─── EXERCISE MATERIAL ───

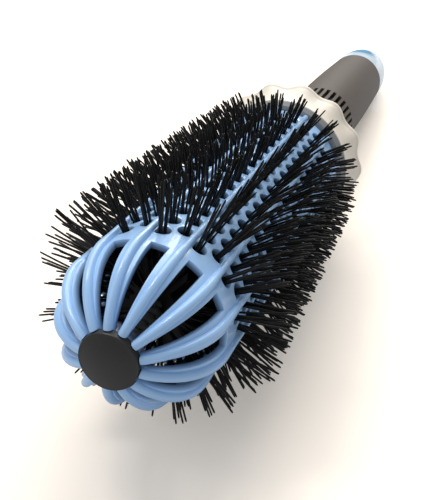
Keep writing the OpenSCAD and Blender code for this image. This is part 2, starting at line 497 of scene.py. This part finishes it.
def hole_cell():
    """Flat patch round one hole: X along the barrel, Y from the fin's middle outwards."""
    half = HOLE_PITCH / 2
    rim = [(half * (2 * k / CELL_STEPS - 1), ARC / 2) for k in range(CELL_STEPS + 1)]
    rim += [(half, y) for y in reversed(CUTS[:-1])]
    rim += [(half * share, 0) for share in (0.5, 0, -0.5)]
    rim += [(-half, y) for y in CUTS[:-1]]
    centre = ARC / 2 - ROW_OFFSET
    corner = math.degrees(math.acos((HOLE_FLAT - centre) / HOLE_R))
    flank = FLANK_TURNS + [corner]
    hole = [
        (HOLE_R * math.sin(math.radians(a)), centre + HOLE_R * math.cos(math.radians(a)))
        for a in HOLE_TURNS + flank
    ]
    edge = hole[-1][0]
    far_flank = [(-x, y) for x, y in reversed(hole[-len(flank):])]
    hole += [(edge * share, HOLE_FLAT) for share in (0.5, 0, -0.5)] + far_flank
    loops = []
    for points in (rim, hole):
        bpy.ops.object.select_all(action="DESELECT")
        bpy.ops.mesh.primitive_circle_add(vertices=len(points), radius=1)
        loop = bpy.context.active_object
        set_points(loop, [(x, y, 0) for x, y in points])
        loops.append(loop)
    cell = join(loops)
    edit(cell, lambda: bpy.ops.mesh.bridge_edge_loops())
    return cell


def far_edge_steps(start, end):
    """Cuts along the barrel that meet those of the next sector."""
    step = HOLE_PITCH / CELL_STEPS
    first = FIRST_HOLE - HOLE_PITCH / 2
    grid = [first + step * k for k in range(-CELL_STEPS, 20 * CELL_STEPS)]
    inner = [z for z in grid if start + CUT_ROOM < z < end - CUT_ROOM]
    return [start] + inner + [end]


def flat_sector():
    """The wall between two sectors' middles, spread flat, with its rib and holes."""
    cell = hole_cell()
    base = points_of(cell)
    pieces = []
    for side in (1, -1):
        shift = 0 if side > 0 else HOLE_PITCH / 2
        for hole in range(HOLES):
            centre = FIRST_HOLE + shift + HOLE_PITCH * hole
            pieces.append(copy_of(cell, base * (1, side, 1) + (centre, 0, 0)))
        front = FIRST_HOLE + shift - HOLE_PITCH / 2
        back = front + HOLE_PITCH * HOLES
        for start, end in ((BARREL_R, front), (back, BARREL_END)):
            steps = far_edge_steps(start, end)
            pieces.append(patch([[(z, side * y, 0) for y in CUTS] for z in steps]))
    bpy.data.objects.remove(cell)
    ribs = []
    for step in range(RIB_STEPS + 1):
        lift = math.radians(RIB_LIFT) * step / RIB_STEPS
        out = BARREL_R * math.cos(lift)
        share = max(0, (out - CAP_R) / (BARREL_R - CAP_R))
        half = slide(RIB_TIP_HALF, RIB_HALF, share)
        ys = [half * y / RIB_HALF for y in (-RIB_HALF, -CUTS[1], 0, CUTS[1], RIB_HALF)]
        ribs.append([(BARREL_R - BARREL_R * lift, y, 0) for y in ys])
    pieces.append(patch(ribs))
    sector = join(pieces)
    edit(sector, merge_doubles)
    return sector


def bend_sector(flat):
    """Bends flat points round the barrel and over its domed nose."""
    along, aside, up = flat.T
    nose = np.clip((BARREL_R - along) / BARREL_R, 0, None)
    radius = (BARREL_R + up) * np.cos(nose)
    z = np.where(along < BARREL_R, BARREL_R - (BARREL_R + up) * np.sin(nose), along)
    turn = aside / (BARREL_R * np.cos(nose))
    return np.stack([radius * np.cos(turn), radius * np.sin(turn), z], axis=1)


def ridge_ring(along, width, height):
    """Section of a fin or bead on the flat wall, with its top rounded."""
    r = width / 2
    ring = [(-r, -FOOT), (-r, (height - r) / 2)]
    for a in np.linspace(TOP_START, math.pi - TOP_START, TOP_POINTS):
        ring.append((-r * math.cos(a), height - r + r * math.sin(a)))
    ring += [(r, (height - r) / 2), (r, -FOOT)]
    return [(along, y, up) for y, up in ring]


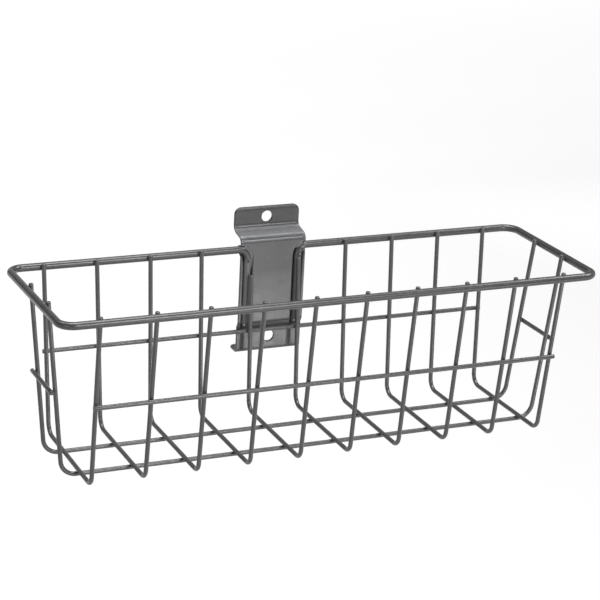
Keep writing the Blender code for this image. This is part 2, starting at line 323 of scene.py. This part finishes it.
# ---------------------------------------------------------------- cross wires
crossings = []          # where wires touch: (point on one axis, point on the other axis, radii, along one, along other)
for i in range(N_CROSS):
    x = (i - (N_CROSS - 1) / 2) * PITCH
    a, b, c, e = SETTLE[i]
    start = {4: RIM_Z - 19.5, 5: RIM_Z - 8.5}.get(i, top_z)
    ts = (top_z - start) / (top_z - floor_z)
    xs = x + a * (1 - ts) + b * ts
    pts = [(xs, back_leg_y(start), start), (x + b, RIM_Y + FLOOR_BACK, floor_z),
           (x + c, RIM_Y + FLOOR_FRONT, floor_z), (x + e, front_leg_y(top_z), top_z)]
    path = rounded(pts, [BEND_BACK, BEND_FRONT], 14)
    ob = tube("cross_%02d" % (i + 1), dense(path, 9.0), WIRE_R + COAT, 20, WIRE_COAT, ends=(CAPPED, CAPPED), wander=0.12, seed=3.1 * i + 1)
    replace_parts(ob, "cross_wire_%02d" % (i + 1))
    tb = (RIM_Z - mid_z) / (RIM_Z - floor_z)
    yb, yf = back_leg_y(mid_z), front_leg_y(mid_z)
    off = 2 * WIRE_R + GAP + 0.02
    if start == top_z:
        crossings.append(((x + a, back_leg_y(RIM_Z), RIM_Z), (x + a, back, RIM_Z), "rim"))
    crossings.append(((x + e, front_leg_y(RIM_Z), RIM_Z), (x + e, front, RIM_Z), "rim"))
    xb = x + a * (1 - tb) + b * tb
    xf = x + e * (1 - tb) + c * tb
    crossings.append(((xb, yb, mid_z), (xb, yb + off, mid_z), "mid"))
    crossings.append(((xf, yf, mid_z), (xf, yf - off, mid_z), "mid"))
    for y in LONG_Y:
        s = (y - FLOOR_BACK) / (FLOOR_FRONT - FLOOR_BACK)
        xc = x + b * (1 - s) + c * s
        crossings.append(((xc, RIM_Y + y, floor_z), (xc, RIM_Y + y, long_z), "floor"))

# ---------------------------------------------------------------- lengthwise wires
for name, node, y0, y1 in (("long_back", "long_wire_back", LONG_TOP_Y[0], LONG_Y[0]),
                           ("long_front", "long_wire_front", LONG_TOP_Y[1], LONG_Y[1])):
    path = rounded(
        [(-end_leg_x(top_z), RIM_Y + y0, top_z), (-LONG_HALF, RIM_Y + y1, long_z),
         (LONG_HALF, RIM_Y + y1, long_z), (end_leg_x(top_z), RIM_Y + y0, top_z)],
        [LONG_BEND, LONG_BEND], 18)
    ob = tube(name, dense(path, 10.0), WIRE_R + COAT, 20, WIRE_COAT, ends=(CAPPED, CAPPED), wander=0.1, seed=40 + y0)
    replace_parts(ob, node)
    for s in (-1, 1):
        crossings.append(((s * end_leg_x(RIM_Z), RIM_Y + y0, RIM_Z), (s * hx, RIM_Y + y0, RIM_Z), "rim"))

# ---------------------------------------------------------------- middle wires
off = 2 * WIRE_R + GAP + 0.02
yb = back_leg_y(mid_z) + off
yf = front_leg_y(mid_z) - off
for name, y in (("mid_wire_back", yb), ("mid_wire_front", yf)):
    path = dense([Vector((-MID_HALF, y, mid_z)), Vector((MID_HALF, y, mid_z))], 10.0)
    ob = tube(name.replace("_wire", ""), path, WIRE_R + COAT, 20, WIRE_COAT, wander=0.1, seed=60 + y)
    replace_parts(ob, name)
xs = end_leg_x(mid_z) + off
t = (RIM_Z - mid_z) / (RIM_Z - long_z)
y_leg = [RIM_Y + LONG_TOP_Y[k] * (1 - t) + LONG_Y[k] * t for k in (0, 1)]
y_a, y_b = y_leg[0] + 3.0, y_leg[1] - 3.0
for name, s in (("mid_wire_left", -1), ("mid_wire_right", 1)):
    path = dense([Vector((s * xs, y_a, mid_z)), Vector((s * xs, y_b, mid_z))], 8.0)
    ob = tube(name.replace("_wire", ""), path, WIRE_R + COAT, 20, WIRE_COAT)
    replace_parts(ob, name)
    for y in y_leg:
        crossings.append(((s * end_leg_x(mid_z), y, mid_z), (s * xs, y, mid_z), "mid"))

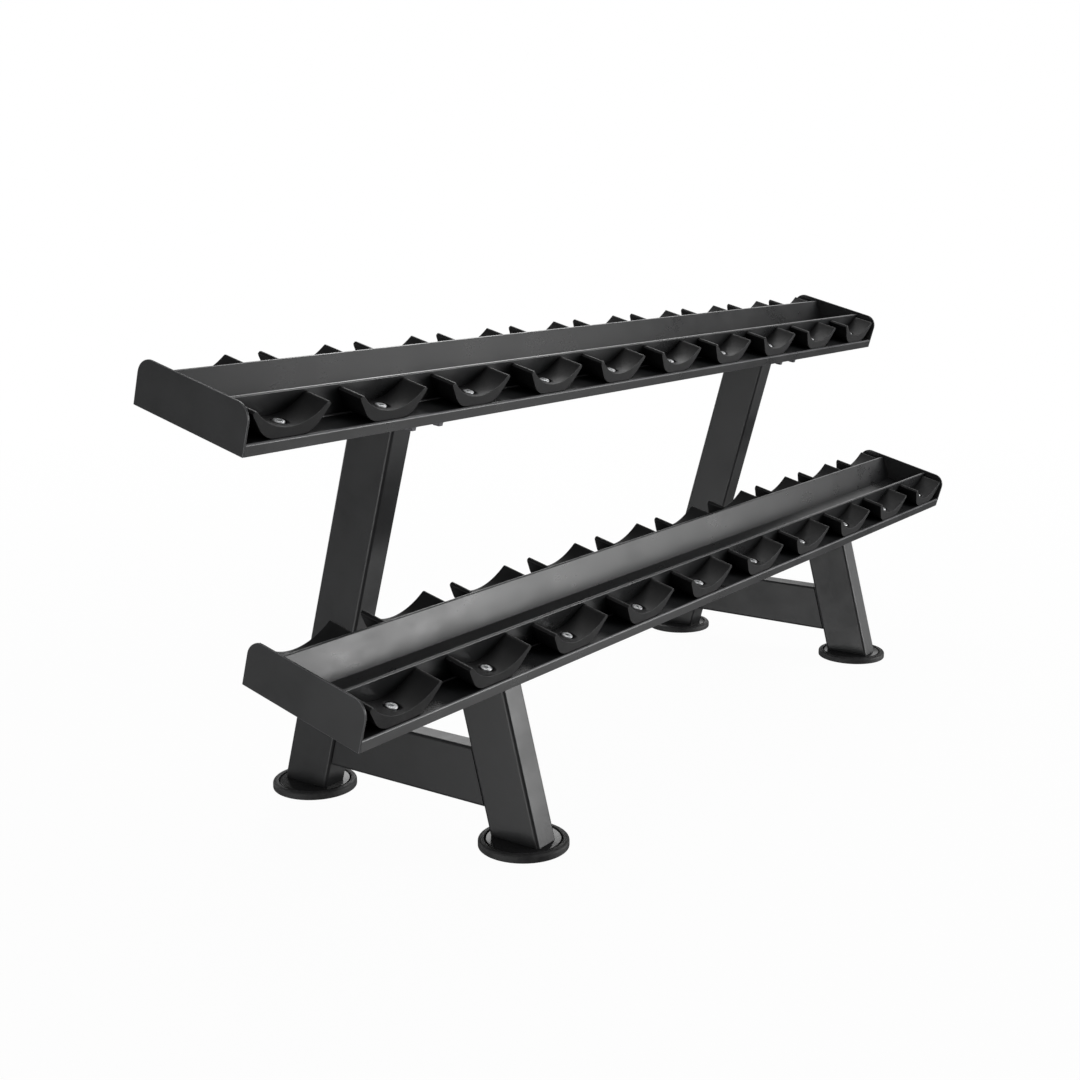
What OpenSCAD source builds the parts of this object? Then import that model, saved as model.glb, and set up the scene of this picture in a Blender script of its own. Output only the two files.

───

TASK: Take every line from the data above that holds "node" and copy it out.

FINISHED ANSWER:
for name, node, y0, y1 in (("long_back", "long_wire_back", LONG_TOP_Y[0], LONG_Y[0]),
    replace_parts(ob, node)